なのである。弟は自分が近い将来、死ぬことが分かっている。だとするなら、「その後」に、どうやって姉を「生き続けさせる」ことが可能なのか?
そもそも、吹奏楽部は矛盾した部活である。なぜなら、そもそも、クラシック音楽は、どんなに厳しいトレーニングを積んだところで、音楽大学に入るのは狭き門であるだけでなく、プロフェッショナルになる道が、あまりに異常なまでに、狭すぎる。そんなプロになろうとするなら、部活動なんてやっててはいけない、ということになる。
韓国のプロスポーツ選手が、小さい頃から、「プロの指導者」に、マンツーマンで、「正しいフォーム」や、「正しい考え方」を、徹底して個人レッスンとして、しこまれることと同じように、そもそも、プロになるような人は、そのための、「正道」を導いてくれるトレーニングを、それなりの「それなりの道のプロ」によって、習うことによって実現する。日本の野球界が、プロとアマの交流を長年、忌避してきたような姿は、まったく、世界の潮流にそぐわないわけである。
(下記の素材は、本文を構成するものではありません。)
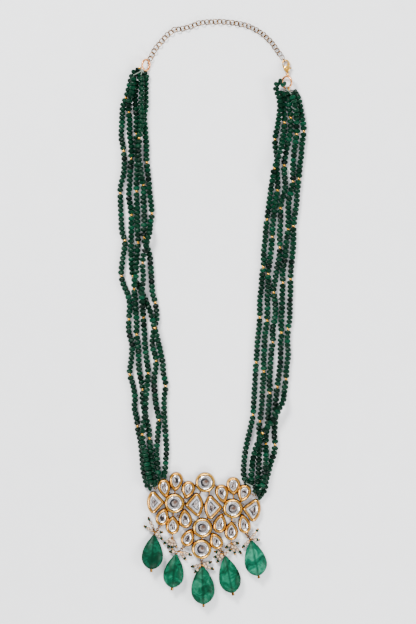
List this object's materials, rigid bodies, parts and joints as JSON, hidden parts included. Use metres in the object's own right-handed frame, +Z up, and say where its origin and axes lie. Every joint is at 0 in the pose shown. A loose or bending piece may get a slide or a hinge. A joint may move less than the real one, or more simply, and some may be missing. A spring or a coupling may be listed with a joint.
{
  "type": "pendant necklace",
  "caption": "Necklace lying flat: strings of dark green rondelle beads, a chain with a lobster clasp at the back, and a gold pendant of set glass stones with green drops and pearls.",
  "frame": {"origin": "middle of the necklace's outline, on the surface that it lies on", "axes": "+Z up, away from the surface; +Y from the pendant to the clasp's chain"},
  "size_m": [0.1222, 0.3813, 0.0072],
  "materials": {
    "green_beads": "dark green polished stone",
    "green_drops": "cloudy green polished stone",
    "set_stones": "clear glass over foil",
    "pendant_gold": "polished gold plate",
    "clasp_gold": "polished gold plate",
    "rose_gold": "polished rose gold plate",
    "chain_gold": "darkened gold plate",
    "pearl": "pearl",
    "thread": "twisted thread"
  },
  "bodies": {
    "necklace": {"pendant_frame": "pendant_gold", "drop_links": "pendant_gold", "pearls": "pearl", "stone_round_1": "set_stones", "stone_round_2": "set_stones", "stone_round_3": "set_stones", "stone_round_4": "set_stones", "stone_round_5": "set_stones", "stone_pear_1": "set_stones", "stone_pear_2": "set_stones", "stone_pear_3": "set_stones", "stone_pear_4": "set_stones", "stone_pear_5": "set_stones", "stone_pear_6": "set_stones", "stone_pear_7": "set_stones", "stone_pear_8": "set_stones", "stone_pear_9": "set_stones", "stone_pear_10": "set_stones", "stone_pear_11": "set_stones", "stone_pear_12": "set_stones", "stone_pear_13": "set_stones", "stone_pear_14": "set_stones", "stone_fan_1": "set_stones", "stone_fan_2": "set_stones", "stone_fan_3": "set_stones", "stone_fan_4": "set_stones", "drop_1": "green_drops", "drop_2": "green_drops", "drop_3": "green_drops", "drop_4": "green_drops", "drop_5": "green_drops", "drop_pin_1": "pendant_gold", "drop_pin_2": "pendant_gold", "drop_pin_3": "pendant_gold", "drop_pin_4": "pendant_gold", "drop_pin_5": "pendant_gold", "string_left_1": "green_beads", "string_left_2": "green_beads", "string_left_3": "green_beads", "string_left_4": "green_beads", "string_left_5": "green_beads", "string_right_1": "green_beads", "string_right_2": "green_beads", "string_right_3": "green_beads", "string_right_4": "green_beads", "string_right_5": "green_beads", "threads_top_left": "thread", "threads_top_right": "thread", "threads_bottom_left": "thread", "threads_bottom_right": "thread", "jump_ring_left": "rose_gold", "jump_ring_right": "rose_gold", "chain": "chain_gold", "clasp_body": "clasp_gold", "clasp_ring": "clasp_gold"},
    "lever": {"clasp_lever": "clasp_gold"}
  },
  "joints": [
    {"name": "clasp_lever_hinge", "type": "hinge", "parent": "necklace", "child": "lever", "pos_m": [0.0485, 0.1581, 0.0013], "axis": [0, 0, -1], "range_deg": [0, 22], "stiffness_Nm_per_rad": 0.015, "springref_deg": -5.73}
  ]
}
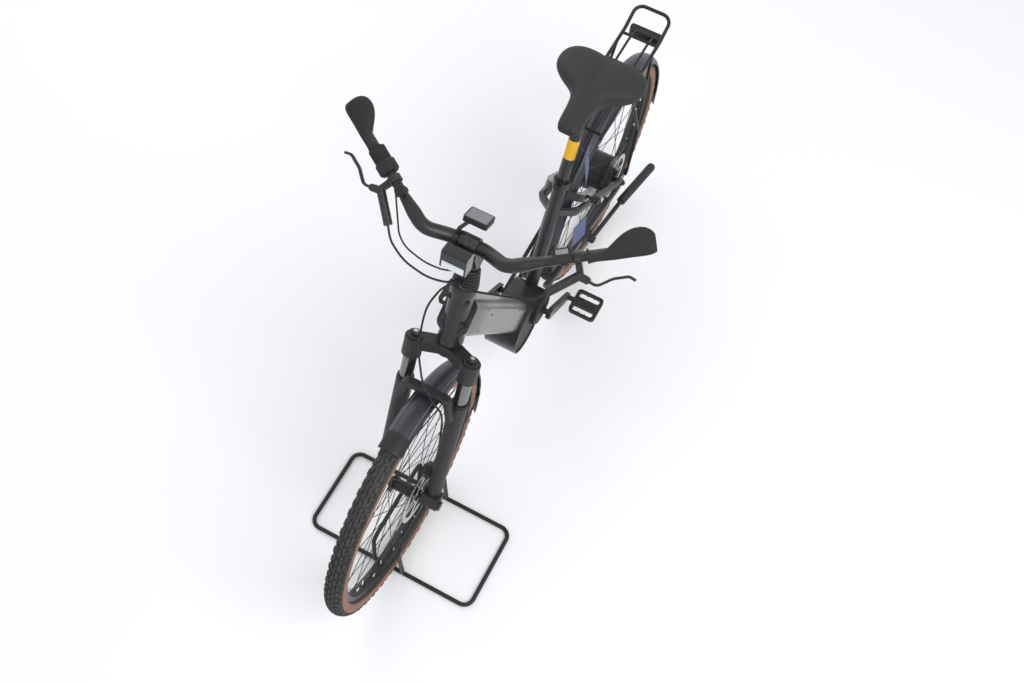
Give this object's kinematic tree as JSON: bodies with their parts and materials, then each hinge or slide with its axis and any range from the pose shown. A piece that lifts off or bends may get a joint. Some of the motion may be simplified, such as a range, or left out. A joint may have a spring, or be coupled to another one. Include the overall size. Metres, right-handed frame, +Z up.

そういう意味では、吹奏楽部の部員は、一種の「プライド」がそうさせている、といった側面があるように思われる。演奏は、どこか、ストア派哲学における、「自己規制」の姿を思わせる。演奏をするためには、徹底して、自らに厳しくなければならない。これが、どこまで徹底しているのかは、結果としての、演奏の音色として現れる。そういう意味ではどこか、演奏の音色には、その人が、どこまで自らに厳しく向き合ってきたのかの、「成果」があらわれている、と考えることもできる。
吹奏楽部の演奏は、そういう意味で、「自己満足」と言うこともできる。別に、どんなにがんばったって、プロになれるわけじゃない。我流の、アマチュアの枠の中での、「もがき」でしかない。しかし、そもそも、それ以外のなにかがあると考えることの方が、傲慢なんじゃないだろうか。美代子にとって、この演奏が世間的になにかを意味しているかどうかなど、どうだっていいわけである。彼女は、この音色を弟に聞いてほしかった。今はなき弟に。その弟がいない今、彼女は演奏することに、なにか意味があるように思えない。
しかし、そういう意味では、演奏は最初から、自らの「(ストア派的な)自己規制」に関係して行われているものだ、と言うことができる。つまり、演奏のその音色は、演奏者の自らを律っしてきた「成果」が体現されているのであって、最初から最後まで、なにかの、その人の「自らをどうしようとしているのか」の姿勢が、示されている、と見ることができる。
確かに、演奏に意味はない。まったく、「個人的な体験」にすぎない。しかし、姉は弟が、その死の日まで生きていたことには「意味があった」ことを、その演奏によって示そうとするわけである。彼女が「生きている」から、そして、そう「演奏している」から、彼女の弟が存在していたことには価値があった、ということを、人々は理解するわけである...。